Problem and solution overview

As technological advancements propel the evolution of virtual reality (VR) devices, incorporating features such as full-body capture and haptic feedback, the potential for diverse applications in gaming, education, and resource management continues to grow. However, the current state of VR presents challenges for individuals with disabilities, particularly those affecting the arms or hands.

Addressing the accessibility concerns for people with arm or hand disabilities requires a multi-faceted approach. Our proposed solution focuses on creating a specialized controller for feet, employing pressure sensors for both continuous and rapid inputs. To facilitate signal parsing and identification, a USB driver is essential, and software can be utilized to save and normalize weight and pressure data, enabling calibration. The sensors will be equipped with dedicated battery packs to ensure power autonomy and minimize cord entanglement. Wireless data transmission may be achieved through a single Bluetooth device, albeit at the expense of increased power consumption. The signal gathering and transmission components include an ATMega328 microcontroller and a USB-to-Serial adapter, with the possibility of a Bluetooth-to-Serial adapter if Bluetooth is adopted.

The subsystems section of the proposal delves into various approaches for adjustability and accessibility, with testing required to determine the most user-friendly option. This includes the development of a stationary hub for feet, a combination of strapped-on sensors/battery packs, or a fusion of both, incorporating sensors on a pad akin to the Dance Dance Revolution format, providing physical markers for user guidance during controller use. Testing and design efforts in this project will focus on the first and third input options.

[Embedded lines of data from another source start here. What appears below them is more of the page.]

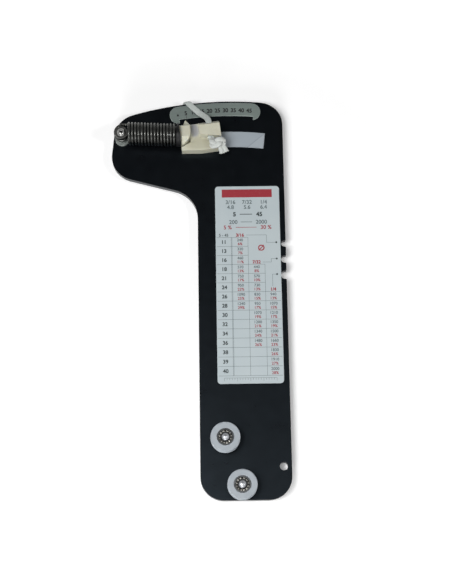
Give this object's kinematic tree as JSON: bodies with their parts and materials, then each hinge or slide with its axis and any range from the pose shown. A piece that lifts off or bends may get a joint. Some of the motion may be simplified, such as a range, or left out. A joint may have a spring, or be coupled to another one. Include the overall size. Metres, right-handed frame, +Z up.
{
  "type": "cable tension gauge",
  "caption": "Hand-held gauge for wire cable: a cable bent over grooved wheels pulls a sprung hook block along a curved scale on an L-shaped plate.",
  "frame": {"origin": "middle of the gauge's outline, on the surface that the nuts of its back stand on", "axes": "+Z up off the face with the scale, +Y from the wheels towards the head, +X to the notched edge"},
  "size_m": [0.1362, 0.3205, 0.0307],
  "materials": {
    "plate": "black anodised, satin",
    "scale": "grey-green satin, black print",
    "label": "pale printed film",
    "strip": "pale low-friction tape",
    "nylon": "cream nylon, lightly stained",
    "tyre_plastic": "pale grey nylon",
    "plug": "black moulded plastic",
    "spring_steel": "oiled dark spring wire",
    "dark_steel": "dull zinc",
    "steel": "zinc plated",
    "bright_steel": "polished",
    "bearing_steel": "ground",
    "ball_steel": "polished",
    "braid": "off-white braided cord, flattened"
  },
  "bodies": {
    "gauge": {"body_plate": "plate", "scale_plate": "scale", "chart_label": "label", "slide_strip": "strip", "anchor_sleeve": "dark_steel", "anchor_cap": "steel", "anchor_screw": "bright_steel", "spring": "spring_steel", "anchor_washer": "steel", "anchor_nut": "steel", "upper_inner_race": "bearing_steel", "upper_spacer": "dark_steel", "upper_axle": "bright_steel", "upper_washer": "steel", "upper_nut": "steel", "lower_inner_race": "bearing_steel", "lower_spacer": "dark_steel", "lower_axle": "bright_steel", "lower_washer": "steel", "lower_nut": "steel", "lanyard_back": "braid", "lanyard_hank": "braid", "hank_tie": "braid", "lanyard_end_knot": "braid"},
    "drawbar": {"hook_block": "nylon", "spring_plug": "plug", "plug_screw": "steel", "lanyard_knot": "braid", "lanyard_front": "braid"},
    "upper_wheel": {"upper_tyre": "tyre_plastic", "upper_outer_race": "bearing_steel"},
    "upper_ball_set": {"upper_balls": "ball_steel"},
    "lower_wheel": {"lower_tyre": "tyre_plastic", "lower_outer_race": "bearing_steel"},
    "lower_ball_set": {"lower_balls": "ball_steel"}
  },
  "joints": [
    {"name": "drawbar_swing", "type": "hinge", "parent": "gauge", "child": "drawbar", "pos_m": [0.025, -0.1134, 0.02116], "axis": [0, 0, -1], "range_deg": [0, 11.5], "stiffness_Nm_per_rad": 5, "deforming": ["spring", "lanyard_back"]},
    {"name": "upper_wheel_spin", "type": "hinge", "parent": "gauge", "child": "upper_wheel", "pos_m": [0.0185, -0.1139, 0.02216], "axis": [0, 0, 1], "continuous": true},
    {"name": "upper_ball_set_spin", "type": "hinge", "parent": "gauge", "child": "upper_ball_set", "pos_m": [0.0185, -0.1139, 0.02216], "axis": [0, 0, 1], "continuous": true},
    {"name": "lower_wheel_spin", "type": "hinge", "parent": "gauge", "child": "lower_wheel", "pos_m": [0.0305, -0.149, 0.02216], "axis": [0, 0, 1], "continuous": true},
    {"name": "lower_ball_set_spin", "type": "hinge", "parent": "gauge", "child": "lower_ball_set", "pos_m": [0.0305, -0.149, 0.02216], "axis": [0, 0, 1], "continuous": true}
  ],
  "couplings": [
    {"joint": "upper_ball_set_spin", "follows": "upper_wheel_spin", "ratio": 0.625},
    {"joint": "lower_ball_set_spin", "follows": "lower_wheel_spin", "ratio": 0.625}
  ]
}
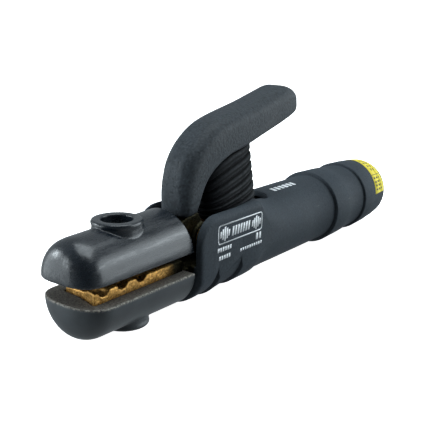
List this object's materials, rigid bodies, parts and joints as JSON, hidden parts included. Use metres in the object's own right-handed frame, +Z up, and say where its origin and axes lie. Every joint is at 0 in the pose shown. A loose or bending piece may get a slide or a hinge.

While there are existing disability-related controllers in the market, such as the QuadStick FPS game controller and the Microsoft Adaptive Controller, they are costly and not specifically designed for VR environments. Notably, the 3D Rudder Foot Motion Controller is currently the only foot controller for VR, yet it has received criticism for being challenging to control and prone to sliding on the ground. Our design aims to address these issues and enhance the user experience in VR for individuals with disabilities.

Primarily, individuals with upper body disabilities heavily rely on the 3D Rudder Foot Motion Controller, as it stands as the sole device addressing their specific needs in the current market [3].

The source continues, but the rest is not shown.